An optional and entirely parallel series of thrills can be had if you're at all familiar with the Sherlock Holmes canon (by which you must understand I mean the original works by Conan Doyle, as well as various of the more esteemed adaptations). It's not in any way essential to the full enjoyment of each episode that you get all of the adorable little in-jokes and references and easter eggs that the writers and set designers have strewn throughout the new series.

But if you're a Sherlock geek, then you'll get them. And you will more than likely flip right the heck out.

Which is all we ever really want out of our favorite adaptations of our most cherished written works, isn't it?

It's not just the thrill of recognition, of seeing your best loved characters spring into new life on the screen. Although that helps.

It's not just the new spin that different writers, different actors, and even different fandoms will put on your beloved work of fiction. Although that, too, is awesome.

It's the sudden and startling sense of community that you get when you realize you're not the only one, not by a long shot, for whom this stuff matters. Matters deeply.

And I ain't even ashamed.

I'll admit right now that I was late to the Sherlock game. I only discovered the genius of the original books after I'd accidentally stumbled across the Granada series, in reruns, on PBS, about seven years ago. From the first clip-clop of horses' hooves in the sepia-toned opening credits, to the wistful little smile Holmes gives at the end, I fell completely, head-over-heels in love.

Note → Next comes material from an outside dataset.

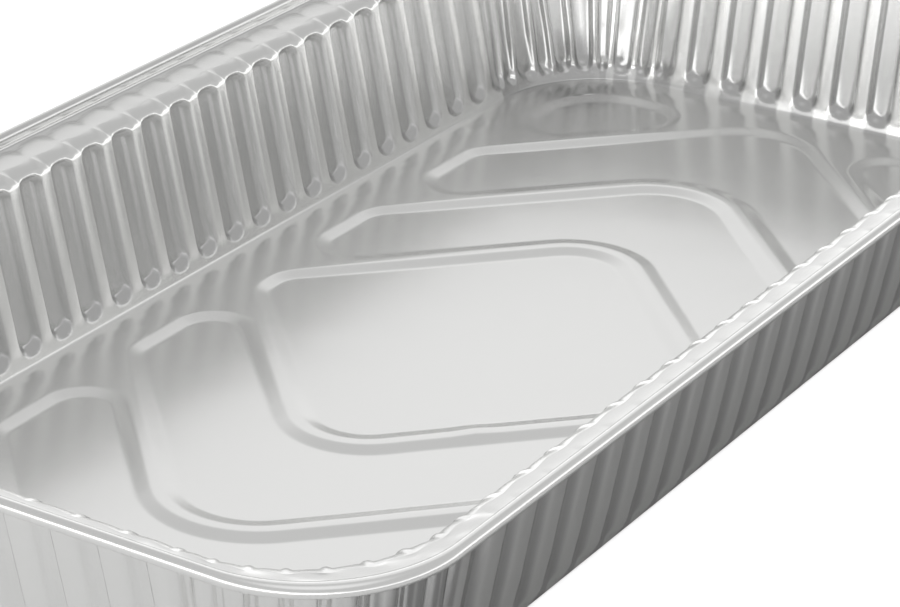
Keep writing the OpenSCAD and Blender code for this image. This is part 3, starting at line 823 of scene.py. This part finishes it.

Jeremy Brett's Holmes is just perfect, spot-on, unbelievably good. And when I started borrowing the original books from the library, I started noticing how often the series even tried to recreate the original series illustrations, too. They didn't make a big deal of it, but if you know what scenes are depicted so memorably in those original sketches, then certain scenes in the tv series just leap out at you. Like a mugger. A mugger who is wearing your favorite sweatshirt from high school.

You're startled, but nostalgic at the same time. And you're not entirely sure why.

So seven years ago was when I first established my by now well known pattern of recording the whatever episodes of period drama were on offer via the local PBS station, waiting until I knew I reliably had the house to myself, and settling in for a mad little spree. A little Thai food take-out, some Earl Grey tea, and two or three episodes of Sherlock, and I was all set.

And yes, if you had talked to ten-years-ago-me and asked her what she considered a mad little spree to consist of, she would have given you a very different answer.

I prefer now-me, to be perfectly honest. And trust me, so do you.

So I imagine that's what I'll do at some point this week, too. I'll wait, having duly recorded tonight's new episode (which of course I have already seen but we don't need to discuss that now), and isolate some evening when I am alone and in need of Thai food and London and a script that assumes, just takes for granted without even considering the alternative, that I'll be able to keep up.

And I will soak up that flattery like a sponge.